Nach dem miesen Wahlergebnis ist Gabriel entsetzt über seinen eigenen Laden. Dass die Vorsitzendenwahl per Tablet im ersten Anlauf scheiterte und dann wieder per Zettel abgestimmt wurde, ist da nur noch eine peinliche Randnotiz. Gabriel hält nun den Genossen vor, was die Presse kommentieren werde. Es werde heißen: "Kann man eine Partei in einen Wahlsieg führen, die so unsicher ist über ihren Vorsitzenden?" Da sei ja auch was dran, räumt Gabriel ein. Dann deutet er das Ergebnis trotzig und tapfer positiv für sich. "Ich verstehe das Ergebnis wie folgt", sagt er: "Jedem ist klar, was ich will." Es gebe 25 Prozent, die nicht folgten. "Mit der Wahl ist es entschieden." Ähnlich analysieren Gabriels Anhänger hinterher, als sie sich wieder gefasst haben: Es sei halt ein ehrliches Ergebnis. Dennoch sitzt der Stachel tief, dass kaum einer die Abstrafung angekündigt hat.

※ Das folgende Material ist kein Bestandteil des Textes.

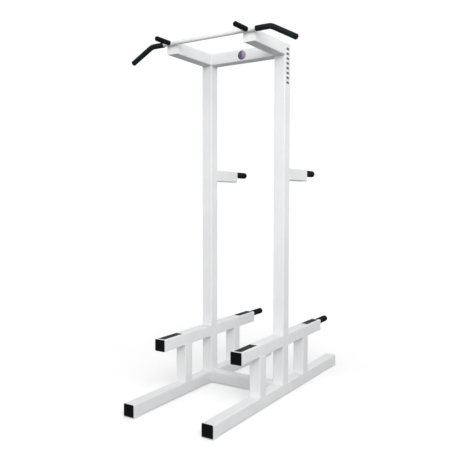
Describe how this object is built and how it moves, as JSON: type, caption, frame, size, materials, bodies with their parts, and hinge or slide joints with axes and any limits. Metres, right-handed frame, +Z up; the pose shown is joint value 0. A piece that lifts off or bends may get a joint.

Gabriel hätte es bei seiner nüchternen Analyse belassen können, dass er seinen Weg nun weitergehen werde. Doch so abgeklärt ist er eben nicht. Daher holt er erneut aus, bevor er die Wahl annimmt. "Die SPD ist eine Leistungspartei", ruft er und macht klar, dass er sich für diejenigen zuständig sieht, die fleißig sind und den gerechten Lohn dafür erhalten sollen. Er bekennt auch noch einmal: "Und ja, ich bin für innere Sicherheit, und deshalb bin ich für die Vorratsdatenspeicherung."

Dann erteilt er auch noch eine Absage an eins der Lieblingsprojekte des linken Flügels, die Vermögensteuer. Dreimal hätten die Sozialdemokraten das im Wahlkampf gefordert und dreimal Schiffbruch erlitten. "Ich finde, wir sollten das lassen", sagt er: "Ich habe etwas dagegen, dass wir Verteilungsgerechtigkeit über Steuergerechtigkeit erreichen können." Dieser Auftritt ist Basta-Politik in Reinkultur.